_Directions for this task_
Reproduce, exactly and in full, only the lines below from the one containing "Keep writing the three.js" through the one containing "return shade_band(nodes, y, z, low, high, start, fade)".

== Records ==

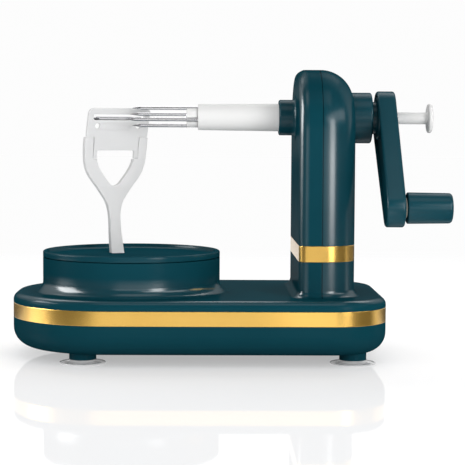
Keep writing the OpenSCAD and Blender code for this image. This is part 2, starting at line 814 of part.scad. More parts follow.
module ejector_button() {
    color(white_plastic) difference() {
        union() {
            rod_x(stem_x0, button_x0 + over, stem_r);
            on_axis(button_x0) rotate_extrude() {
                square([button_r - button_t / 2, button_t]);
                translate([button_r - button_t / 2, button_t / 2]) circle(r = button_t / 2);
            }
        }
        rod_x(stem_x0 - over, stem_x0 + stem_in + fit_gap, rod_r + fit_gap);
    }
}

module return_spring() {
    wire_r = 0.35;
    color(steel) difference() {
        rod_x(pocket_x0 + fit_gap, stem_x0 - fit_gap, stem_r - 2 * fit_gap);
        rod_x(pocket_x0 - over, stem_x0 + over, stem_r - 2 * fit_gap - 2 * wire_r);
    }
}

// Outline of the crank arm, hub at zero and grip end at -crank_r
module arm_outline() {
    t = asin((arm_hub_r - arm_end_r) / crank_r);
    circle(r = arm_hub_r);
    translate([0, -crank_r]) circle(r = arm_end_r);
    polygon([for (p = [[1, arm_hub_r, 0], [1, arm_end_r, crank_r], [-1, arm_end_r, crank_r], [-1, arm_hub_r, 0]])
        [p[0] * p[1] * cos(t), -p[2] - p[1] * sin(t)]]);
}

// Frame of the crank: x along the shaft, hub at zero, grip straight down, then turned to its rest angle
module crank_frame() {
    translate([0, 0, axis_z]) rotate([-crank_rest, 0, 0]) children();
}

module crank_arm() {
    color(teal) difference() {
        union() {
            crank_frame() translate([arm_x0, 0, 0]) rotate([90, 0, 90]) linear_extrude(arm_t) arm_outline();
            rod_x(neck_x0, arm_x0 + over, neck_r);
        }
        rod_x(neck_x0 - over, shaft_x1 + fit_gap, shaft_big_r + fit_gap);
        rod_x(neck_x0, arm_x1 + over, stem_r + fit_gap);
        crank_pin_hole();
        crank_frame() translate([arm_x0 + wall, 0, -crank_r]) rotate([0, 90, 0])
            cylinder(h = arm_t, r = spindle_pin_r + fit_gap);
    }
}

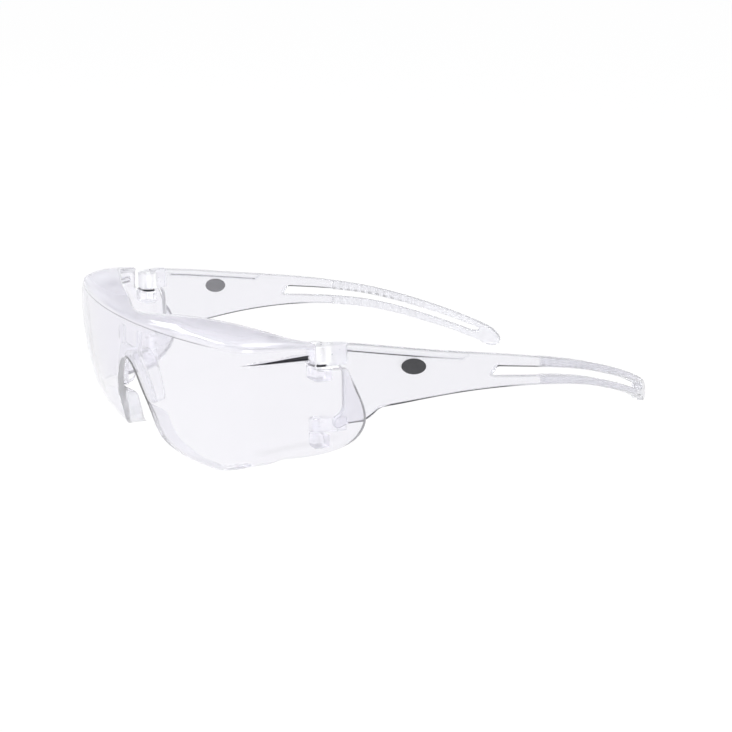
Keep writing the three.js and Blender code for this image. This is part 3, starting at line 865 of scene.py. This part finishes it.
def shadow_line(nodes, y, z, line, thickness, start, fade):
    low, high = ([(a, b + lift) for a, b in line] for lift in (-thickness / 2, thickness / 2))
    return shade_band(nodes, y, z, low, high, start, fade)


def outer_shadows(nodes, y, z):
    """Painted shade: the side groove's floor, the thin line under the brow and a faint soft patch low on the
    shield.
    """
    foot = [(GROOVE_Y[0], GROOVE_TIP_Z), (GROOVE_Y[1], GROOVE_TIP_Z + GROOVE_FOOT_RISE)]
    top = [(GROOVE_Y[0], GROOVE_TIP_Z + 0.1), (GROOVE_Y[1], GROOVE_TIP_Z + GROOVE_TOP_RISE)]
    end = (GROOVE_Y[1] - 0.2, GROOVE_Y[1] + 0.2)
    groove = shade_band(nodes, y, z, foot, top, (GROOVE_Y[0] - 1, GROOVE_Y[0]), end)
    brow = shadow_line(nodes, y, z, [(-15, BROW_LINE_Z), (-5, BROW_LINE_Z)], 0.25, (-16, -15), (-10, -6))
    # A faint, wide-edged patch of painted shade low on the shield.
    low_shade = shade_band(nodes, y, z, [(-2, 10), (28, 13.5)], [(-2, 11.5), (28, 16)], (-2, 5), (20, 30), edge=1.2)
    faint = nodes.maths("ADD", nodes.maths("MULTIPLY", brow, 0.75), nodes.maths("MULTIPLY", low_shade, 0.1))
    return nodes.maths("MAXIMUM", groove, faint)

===

_Output_
Keep writing the three.js and Blender code for this image. This is part 3, starting at line 865 of scene.py. This part finishes it.
def shadow_line(nodes, y, z, line, thickness, start, fade):
    low, high = ([(a, b + lift) for a, b in line] for lift in (-thickness / 2, thickness / 2))
    return shade_band(nodes, y, z, low, high, start, fade)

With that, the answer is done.